Goal -
The listing below is to be output in its exact form.
-------
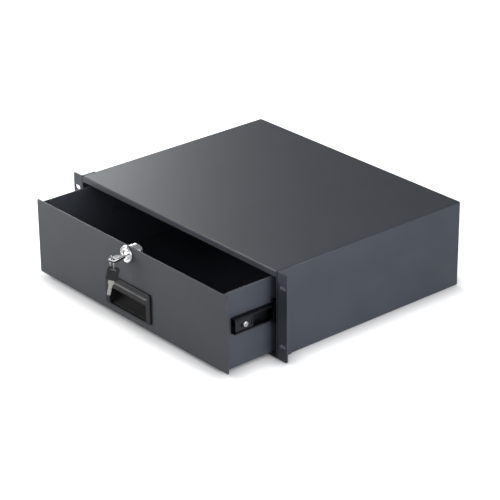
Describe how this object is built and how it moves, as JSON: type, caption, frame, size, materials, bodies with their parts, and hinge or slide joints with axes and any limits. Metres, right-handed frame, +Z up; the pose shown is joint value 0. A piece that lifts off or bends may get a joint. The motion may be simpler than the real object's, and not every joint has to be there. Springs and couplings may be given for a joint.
{
  "type": "sliding rack drawer",
  "caption": "Lockable 19-inch rack drawer with a steel case, slotted rack ears, a pull-out drawer on ball-bearing slides, a recessed handle and a cam lock with keys.",
  "frame": {"origin": "centre of the four rack bolt slots, in the front plane of the rack ears", "axes": "+X across the rack to the right as seen from the front, +Y back into the rack, +Z up; the drawer pulls out towards -Y"},
  "size_m": [0.4826, 0.4691, 0.132],
  "materials": {
    "case_paint": "fine textured powder coat",
    "front_paint": "fine textured powder coat",
    "slide_steel": "zinc plated, satin",
    "plate_steel": "zinc plated, satin",
    "cage_steel": "bright zinc",
    "ball_steel": "polished",
    "zinc_steel": "zinc plated",
    "spring_steel": "satin",
    "black_screw": "black oxide",
    "handle_plastic": "fine grained black plastic",
    "bow_plastic": "smooth black plastic",
    "chrome": "polished",
    "key_nickel": "nickel plated"
  },
  "bodies": {
    "case": {"case_cover": "case_paint", "case_bottom": "case_paint", "case_back": "case_paint", "back_screws": "black_screw", "back_nuts": "zinc_steel", "lock_strike": "case_paint", "rack_ear_left": "case_paint", "rack_ear_right": "case_paint", "outer_rail_left": "slide_steel", "outer_rail_right": "slide_steel", "rail_rivets_left": "zinc_steel", "rail_rivets_right": "zinc_steel", "rear_bumper_left": "bow_plastic", "rear_bumper_right": "bow_plastic"},
    "drawer": {"drawer_front": "front_paint", "drawer_tray": "case_paint", "drawer_back": "case_paint", "drawer_rivets": "zinc_steel", "front_nuts": "zinc_steel", "drawer_handle": "handle_plastic", "handle_clips": "spring_steel", "lock_housing": "chrome", "lock_nut": "zinc_steel", "inner_rail_left": "slide_steel", "inner_rail_right": "slide_steel", "rail_front_plate_left": "plate_steel", "rail_front_plate_right": "plate_steel", "rail_screws_left": "black_screw", "rail_screws_right": "black_screw", "rail_nuts_left": "zinc_steel", "rail_nuts_right": "zinc_steel", "rail_spacer_left": "zinc_steel", "rail_spacer_right": "zinc_steel"},
    "plug": {"lock_plug": "chrome", "lock_cam": "zinc_steel", "cam_screw": "zinc_steel"},
    "key": {"key_bow": "bow_plastic", "key_blade": "key_nickel"},
    "ring": {"key_ring": "key_nickel"},
    "spare_key": {"spare_bow": "bow_plastic", "spare_blade": "key_nickel"},
    "middle_left": {"middle_rail_left": "slide_steel"},
    "outer_cage_left": {"outer_ball_cage_left": "cage_steel", "outer_balls_left": "ball_steel"},
    "inner_cage_left": {"inner_ball_cage_left": "cage_steel", "inner_balls_left": "ball_steel"},
    "middle_right": {"middle_rail_right": "slide_steel"},
    "outer_cage_right": {"outer_ball_cage_right": "cage_steel", "outer_balls_right": "ball_steel"},
    "inner_cage_right": {"inner_ball_cage_right": "cage_steel", "inner_balls_right": "ball_steel"}
  },
  "joints": [
    {"name": "drawer_slide", "type": "slide", "parent": "case", "child": "drawer", "axis": [0, -1, 0], "range_m": [-0.0846, 0.1954]},
    {"name": "middle_slide_left", "type": "slide", "parent": "case", "child": "middle_left", "axis": [0, -1, 0], "range_m": [-0.0423, 0.0977]},
    {"name": "outer_cage_slide_left", "type": "slide", "parent": "case", "child": "outer_cage_left", "axis": [0, -1, 0], "range_m": [-0.02115, 0.04885]},
    {"name": "inner_cage_slide_left", "type": "slide", "parent": "case", "child": "inner_cage_left", "axis": [0, -1, 0], "range_m": [-0.06345, 0.14655]},
    {"name": "middle_slide_right", "type": "slide", "parent": "case", "child": "middle_right", "axis": [0, -1, 0], "range_m": [-0.0423, 0.0977]},
    {"name": "outer_cage_slide_right", "type": "slide", "parent": "case", "child": "outer_cage_right", "axis": [0, -1, 0], "range_m": [-0.02115, 0.04885]},
    {"name": "inner_cage_slide_right", "type": "slide", "parent": "case", "child": "inner_cage_right", "axis": [0, -1, 0], "range_m": [-0.06345, 0.14655]},
    {"name": "lock_turn", "type": "hinge", "parent": "drawer", "child": "plug", "pos_m": [0, -0.0846, 0.0417], "axis": [0, 1, 0], "range_deg": [0, 187.5]},
    {"name": "key_pull", "type": "slide", "parent": "plug", "child": "key", "axis": [0, -1, 0], "range_m": [0, 0.028]},
    {"name": "ring_swing", "type": "hinge", "parent": "key", "child": "ring", "pos_m": [-0.0066, -0.10734, 0.03873], "axis": [0.9367, -0.3502, 0], "range_deg": [-10, 6]},
    {"name": "spare_swing", "type": "hinge", "parent": "ring", "child": "spare_key", "pos_m": [-0.0066, -0.10734, 0.02233], "axis": [0.9367, -0.3502, 0], "range_deg": [-30, 10]}
  ],
  "couplings": [
    {"joint": "middle_slide_left", "follows": "drawer_slide", "ratio": 0.5},
    {"joint": "outer_cage_slide_left", "follows": "drawer_slide", "ratio": 0.25},
    {"joint": "inner_cage_slide_left", "follows": "drawer_slide", "ratio": 0.75},
    {"joint": "middle_slide_right", "follows": "drawer_slide", "ratio": 0.5},
    {"joint": "outer_cage_slide_right", "follows": "drawer_slide", "ratio": 0.25},
    {"joint": "inner_cage_slide_right", "follows": "drawer_slide", "ratio": 0.75}
  ]
}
-------
Expected output -
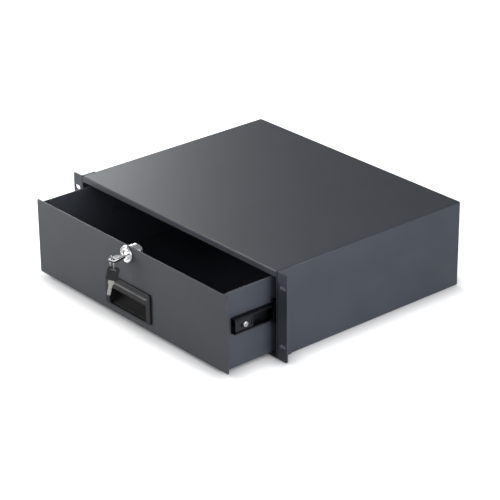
Describe how this object is built and how it moves, as JSON: type, caption, frame, size, materials, bodies with their parts, and hinge or slide joints with axes and any limits. Metres, right-handed frame, +Z up; the pose shown is joint value 0. A piece that lifts off or bends may get a joint. The motion may be simpler than the real object's, and not every joint has to be there. Springs and couplings may be given for a joint.
{
  "type": "sliding rack drawer",
  "caption": "Lockable 19-inch rack drawer with a steel case, slotted rack ears, a pull-out drawer on ball-bearing slides, a recessed handle and a cam lock with keys.",
  "frame": {"origin": "centre of the four rack bolt slots, in the front plane of the rack ears", "axes": "+X across the rack to the right as seen from the front, +Y back into the rack, +Z up; the drawer pulls out towards -Y"},
  "size_m": [0.4826, 0.4691, 0.132],
  "materials": {
    "case_paint": "fine textured powder coat",
    "front_paint": "fine textured powder coat",
    "slide_steel": "zinc plated, satin",
    "plate_steel": "zinc plated, satin",
    "cage_steel": "bright zinc",
    "ball_steel": "polished",
    "zinc_steel": "zinc plated",
    "spring_steel": "satin",
    "black_screw": "black oxide",
    "handle_plastic": "fine grained black plastic",
    "bow_plastic": "smooth black plastic",
    "chrome": "polished",
    "key_nickel": "nickel plated"
  },
  "bodies": {
    "case": {"case_cover": "case_paint", "case_bottom": "case_paint", "case_back": "case_paint", "back_screws": "black_screw", "back_nuts": "zinc_steel", "lock_strike": "case_paint", "rack_ear_left": "case_paint", "rack_ear_right": "case_paint", "outer_rail_left": "slide_steel", "outer_rail_right": "slide_steel", "rail_rivets_left": "zinc_steel", "rail_rivets_right": "zinc_steel", "rear_bumper_left": "bow_plastic", "rear_bumper_right": "bow_plastic"},
    "drawer": {"drawer_front": "front_paint", "drawer_tray": "case_paint", "drawer_back": "case_paint", "drawer_rivets": "zinc_steel", "front_nuts": "zinc_steel", "drawer_handle": "handle_plastic", "handle_clips": "spring_steel", "lock_housing": "chrome", "lock_nut": "zinc_steel", "inner_rail_left": "slide_steel", "inner_rail_right": "slide_steel", "rail_front_plate_left": "plate_steel", "rail_front_plate_right": "plate_steel", "rail_screws_left": "black_screw", "rail_screws_right": "black_screw", "rail_nuts_left": "zinc_steel", "rail_nuts_right": "zinc_steel", "rail_spacer_left": "zinc_steel", "rail_spacer_right": "zinc_steel"},
    "plug": {"lock_plug": "chrome", "lock_cam": "zinc_steel", "cam_screw": "zinc_steel"},
    "key": {"key_bow": "bow_plastic", "key_blade": "key_nickel"},
    "ring": {"key_ring": "key_nickel"},
    "spare_key": {"spare_bow": "bow_plastic", "spare_blade": "key_nickel"},
    "middle_left": {"middle_rail_left": "slide_steel"},
    "outer_cage_left": {"outer_ball_cage_left": "cage_steel", "outer_balls_left": "ball_steel"},
    "inner_cage_left": {"inner_ball_cage_left": "cage_steel", "inner_balls_left": "ball_steel"},
    "middle_right": {"middle_rail_right": "slide_steel"},
    "outer_cage_right": {"outer_ball_cage_right": "cage_steel", "outer_balls_right": "ball_steel"},
    "inner_cage_right": {"inner_ball_cage_right": "cage_steel", "inner_balls_right": "ball_steel"}
  },
  "joints": [
    {"name": "drawer_slide", "type": "slide", "parent": "case", "child": "drawer", "axis": [0, -1, 0], "range_m": [-0.0846, 0.1954]},
    {"name": "middle_slide_left", "type": "slide", "parent": "case", "child": "middle_left", "axis": [0, -1, 0], "range_m": [-0.0423, 0.0977]},
    {"name": "outer_cage_slide_left", "type": "slide", "parent": "case", "child": "outer_cage_left", "axis": [0, -1, 0], "range_m": [-0.02115, 0.04885]},
    {"name": "inner_cage_slide_left", "type": "slide", "parent": "case", "child": "inner_cage_left", "axis": [0, -1, 0], "range_m": [-0.06345, 0.14655]},
    {"name": "middle_slide_right", "type": "slide", "parent": "case", "child": "middle_right", "axis": [0, -1, 0], "range_m": [-0.0423, 0.0977]},
    {"name": "outer_cage_slide_right", "type": "slide", "parent": "case", "child": "outer_cage_right", "axis": [0, -1, 0], "range_m": [-0.02115, 0.04885]},
    {"name": "inner_cage_slide_right", "type": "slide", "parent": "case", "child": "inner_cage_right", "axis": [0, -1, 0], "range_m": [-0.06345, 0.14655]},
    {"name": "lock_turn", "type": "hinge", "parent": "drawer", "child": "plug", "pos_m": [0, -0.0846, 0.0417], "axis": [0, 1, 0], "range_deg": [0, 187.5]},
    {"name": "key_pull", "type": "slide", "parent": "plug", "child": "key", "axis": [0, -1, 0], "range_m": [0, 0.028]},
    {"name": "ring_swing", "type": "hinge", "parent": "key", "child": "ring", "pos_m": [-0.0066, -0.10734, 0.03873], "axis": [0.9367, -0.3502, 0], "range_deg": [-10, 6]},
    {"name": "spare_swing", "type": "hinge", "parent": "ring", "child": "spare_key", "pos_m": [-0.0066, -0.10734, 0.02233], "axis": [0.9367, -0.3502, 0], "range_deg": [-30, 10]}
  ],
  "couplings": [
    {"joint": "middle_slide_left", "follows": "drawer_slide", "ratio": 0.5},
    {"joint": "outer_cage_slide_left", "follows": "drawer_slide", "ratio": 0.25},
    {"joint": "inner_cage_slide_left", "follows": "drawer_slide", "ratio": 0.75},
    {"joint": "middle_slide_right", "follows": "drawer_slide", "ratio": 0.5},
    {"joint": "outer_cage_slide_right", "follows": "drawer_slide", "ratio": 0.25},
    {"joint": "inner_cage_slide_right", "follows": "drawer_slide", "ratio": 0.75}
  ]
}